All things considering, a seven-point deficit was good damage control. Because when Philadelphia tacked on a few more points to open the second quarter, stretching the lead to 16, the HEAT were still very much in range should they get themselves figured out.
Defensively, they did, forcing five turnovers – seven in the quarter – during an 18-4 run, complete with seven layups or dunks and 10 fast-break points. It was only good enough for a one-point lead going into the break, but Miami’s working relationship between each side of the ball was clear during this self-correction: when the offense wasn’t working, let the defense fix it.

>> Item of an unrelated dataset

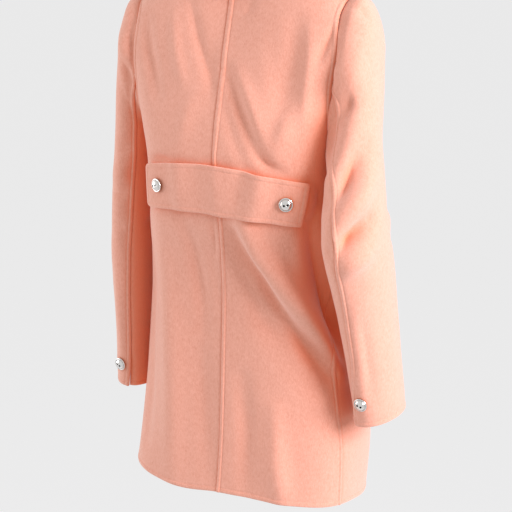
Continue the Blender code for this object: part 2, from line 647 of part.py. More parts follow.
def button_mesh(material):
    """A solid domed button with two sunk holes, standing on its back face at the origin."""
    mesh = bmesh.new()
    rings = []
    for radius, height in BUTTON_PROFILE:
        ring = []
        for k in range(BUTTON_SIDES):
            a = 2 * math.pi * k / BUTTON_SIDES
            ring.append(mesh.verts.new((radius * math.cos(a), radius * math.sin(a), height)))
        rings.append(ring)
    for lower, higher in zip(rings, rings[1:]):
        for k in range(BUTTON_SIDES):
            n = (k + 1) % BUTTON_SIDES
            mesh.faces.new((lower[k], lower[n], higher[n], higher[k]))
    mesh.faces.new(list(reversed(rings[0])))
    mesh.faces.new(rings[-1])
    data = bpy.data.meshes.new("button_blank")
    mesh.to_mesh(data)
    mesh.free()
    blank = bpy.data.objects.new("button_blank", data)
    bpy.context.scene.collection.objects.link(blank)
    drills = []
    for sign in (-1, 1):
        drill = bmesh.new()
        shape = bmesh.ops.create_cone(
            drill, cap_ends=True, segments=BUTTON_HOLE_SIDES, radius1=BUTTON_HOLE_RADIUS,
            radius2=BUTTON_HOLE_RADIUS, depth=2 * BUTTON_HEIGHT,
        )
        shift = (sign * BUTTON_HOLE_SPACING, 0.0, BUTTON_HOLE_FLOOR + BUTTON_HEIGHT)
        bmesh.ops.translate(drill, verts=shape["verts"], vec=shift)
        drill_data = bpy.data.meshes.new("button_drill")
        drill.to_mesh(drill_data)
        drill.free()
        tool = bpy.data.objects.new("button_drill", drill_data)
        bpy.context.scene.collection.objects.link(tool)
        cut = blank.modifiers.new("Hole", "BOOLEAN")
        cut.operation = "DIFFERENCE"
        cut.solver = "EXACT"
        cut.object = tool
        drills.append(tool)
    bpy.context.view_layer.update()
    graph = bpy.context.evaluated_depsgraph_get()
    made = bpy.data.meshes.new_from_object(blank.evaluated_get(graph))
    made.name = "button"
    for tool in drills + [blank]:
        bpy.data.objects.remove(tool)
    made.materials.clear()
    made.materials.append(material)
    for polygon in made.polygons:
        polygon.use_smooth = abs(polygon.normal.z) < FLAT_FACE
    return made


def seated(data, name, point, normal, down, lift, collection):
    """A button with its back against the cloth, its two holes level."""
    normal = np.asarray(normal) / np.linalg.norm(normal)
    across = np.cross(down, normal)
    across /= np.linalg.norm(across)
    upward = np.cross(normal, across)
    place = np.asarray(point) + normal * lift
    matrix = Matrix.Identity(4)
    for i in range(3):
        matrix[i][0] = across[i]
        matrix[i][1] = upward[i]
        matrix[i][2] = normal[i]
        matrix[i][3] = place[i]
    button = bpy.data.objects.new(name, data)
    button.matrix_world = matrix
    collection.objects.link(button)


def cloth_material(name, colour):
    material = bpy.data.materials.new(name)
    material.use_nodes = True
    shader = material.node_tree.nodes["Principled BSDF"]
    shader.inputs["Base Color"].default_value = (*colour, 1.0)
    shader.inputs["Roughness"].default_value = WOOL_ROUGHNESS
    shader.inputs["Sheen Weight"].default_value = WOOL_SHEEN
    material.diffuse_color = (*colour, 1.0)
    return material


def metal_material(name, colour):
    material = bpy.data.materials.new(name)
    material.use_nodes = True
    shader = material.node_tree.nodes["Principled BSDF"]
    shader.inputs["Base Color"].default_value = (*colour, 1.0)
    shader.inputs["Metallic"].default_value = 1.0
    shader.inputs["Roughness"].default_value = METAL_ROUGHNESS
    material.diffuse_color = (*colour, 1.0)
    return material


def cuff_frame(grid, column, height):
    """Point, outward and downward direction on a sleeve this far above its cuff edge."""
    columns = np.full(len(grid), column)
    line = round_at(grid, columns)
    steps = np.linalg.norm(np.diff(line, axis=0), axis=1)
    above = np.concatenate([[0.0], np.cumsum(steps[::-1])])[::-1]
    row = float(np.interp(-height, -above, np.arange(len(grid))))
    low = int(math.floor(row))
    point = line[low] + (line[low + 1] - line[low]) * (row - low)
    down = line[low + 1] - line[low]
    around = round_at(grid, columns + 0.3)[low] - round_at(grid, columns - 0.3)[low]
    normal = np.cross(down, around)
    if normal.dot(point - grid[low].mean(axis=0)) < 0:
        normal = -normal
    return point, normal / np.linalg.norm(normal), down / np.linalg.norm(down)


def main():
    for item in list(bpy.data.objects):
        bpy.data.objects.remove(item)
    coat = bpy.data.collections.new("pea_coat")
    bpy.context.scene.collection.children.link(coat)

    wool = {name: cloth_material("wool_" + name, WOOL[name]) for name in WOOL}
    metal = metal_material("button_metal", METAL)

    back_panel("back_left", 1, coat, wool["back_left"])
    back_panel("back_right", -1, coat, wool["back_right"])
    front_panel("front_left", 1, False, coat, wool["front_left"])
    front_panel("front_right", -1, True, coat, wool["front_right"])
    collar_piece(coat, wool["collar"])
    half_belt(coat, wool["half_belt"])

    button = button_mesh(metal)
    for word, side, table in (("left", 1, LEFT_SLEEVE), ("right", -1, RIGHT_SLEEVE)):
        names = ("upper_sleeve_" + word, "under_sleeve_" + word)
        materials = (wool[names[0]], wool[names[1]])
        grid = sleeve_pieces(names, side, table, coat, materials)
        height = CUFF_BUTTON_HEIGHTS[word]
        point, normal, down = cuff_frame(grid, CUFF_BUTTON_COLUMN, height)
        seated(button, "cuff_button_" + word, point, normal, down, BUTTON_LIFT, coat)

    for word, angle in BELT_BUTTON_ANGLES.items():
        point, normal, down = body_frame(angle, belt_middle(angle))
        lift = BELT_LIFT + BELT_CLOTH + BUTTON_LIFT
        seated(button, "belt_button_" + word, point, normal, down, lift, coat)

    for word, angle in (("left", 180 - FRONT_BUTTON_ANGLE), ("right", FRONT_BUTTON_ANGLE - 180)):
        for number, level in enumerate(FRONT_BUTTON_LEVELS, 1):
            point, normal, down = body_frame(angle, level)
            lift = LAP_RISE + BUTTON_LIFT
            name = "front_button_" + word + "_" + str(number)
            seated(button, name, point, normal, down, lift, coat)


main()
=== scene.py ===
"""Pea coat: the sewn wool coat with its folds, seams, half belt and buttons, on a pale floor."""

import math

import bmesh
import bpy
import numpy as np
from mathutils import Matrix


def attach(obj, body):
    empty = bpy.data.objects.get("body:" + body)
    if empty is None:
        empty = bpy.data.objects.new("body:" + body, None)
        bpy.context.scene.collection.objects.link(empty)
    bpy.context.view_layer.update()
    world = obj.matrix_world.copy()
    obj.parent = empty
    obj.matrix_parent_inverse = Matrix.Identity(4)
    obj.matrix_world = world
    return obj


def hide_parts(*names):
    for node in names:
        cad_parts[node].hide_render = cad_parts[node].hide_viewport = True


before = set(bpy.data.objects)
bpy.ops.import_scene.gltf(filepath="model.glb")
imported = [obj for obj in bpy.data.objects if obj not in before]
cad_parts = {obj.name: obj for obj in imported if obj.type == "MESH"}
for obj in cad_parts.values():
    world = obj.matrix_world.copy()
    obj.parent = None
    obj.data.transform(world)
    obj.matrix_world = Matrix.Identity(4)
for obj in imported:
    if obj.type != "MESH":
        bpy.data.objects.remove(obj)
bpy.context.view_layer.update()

# Cloth and seams
CLOTH = 0.003
ARMHOLE_GAP = 0.0005
BELT_CLOTH = 0.0044
BELT_LIFT = 0.0008
LAP_RISE = 0.0039
LAP_HALF_ANGLE = 29.0
LAP_RAMP = 13.0

# Half belt: angles round the body from the centre back seam, levels down the back
BELT_LEVEL = 0.288
BELT_HALF_ANGLE = 60.5
BELT_DROOP = 0.01
BELT_SLANT = 0.003
BELT_HALF_HEIGHT = 0.0345
BELT_END_HALF_HEIGHT = 0.0315
BELT_RADIUS = 0.127
BELT_BUTTON_ANGLES = {"left": 46.5, "right": -50.5}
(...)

Miami needed one more, albeit minor, correction in the second half, when their sharpened execution was being foiled by poor shot making as they shot 39 percent in the third.
But once some threes from the supporting cast began to fall, most notably from Eddie House with 8:37 to play to bring Miami within four, and Spoelstra went small with James at the four and Bosh at the five, the floor spaced itself. Philadelphia no longer had four defenders at a time with a foot in the paint, blowing out and sucking back in like a blowfish. They were spread, and the All-Stars were able to go to work.
With nobody sitting at the rim to meet him in time, Wade attacked relentlessly on the left side, mounting 6-0 and 5-0 scoring runs all by himself. Wade finished with 39 points, 11 rebounds, eight assists, five blocks and three steals – joined by James’ 32 points and 10 boards and Bosh’s 20 and 10 – but more importantly, so little of the offense was forced. He made quick, fluid decisions with the ball, and when the initial lane wasn’t there, Miami found James or Bosh in position to score inside (60 points total in the paint).
It will worry some that so much of the load was carried by three players, but with the floor spread so well, the role players were not ignored. This was the process as it should be, so concerns brought up by this box-score result – three players scoring 82 percent of the points – are unwarranted.
“They weren't playing buddy-ball, only passing to themselves, there was still some very good execution going down the stretch,” Spoelstra said.
No, the smallball lineups won’t work against every team, and other squads will be able to close and defend better than the 76ers, but against a possible first-round playoff matchup, the HEAT once again corrected and adapted. And operating with truths they have proven of themselves, it’s quite clear they’ll be able to do so again.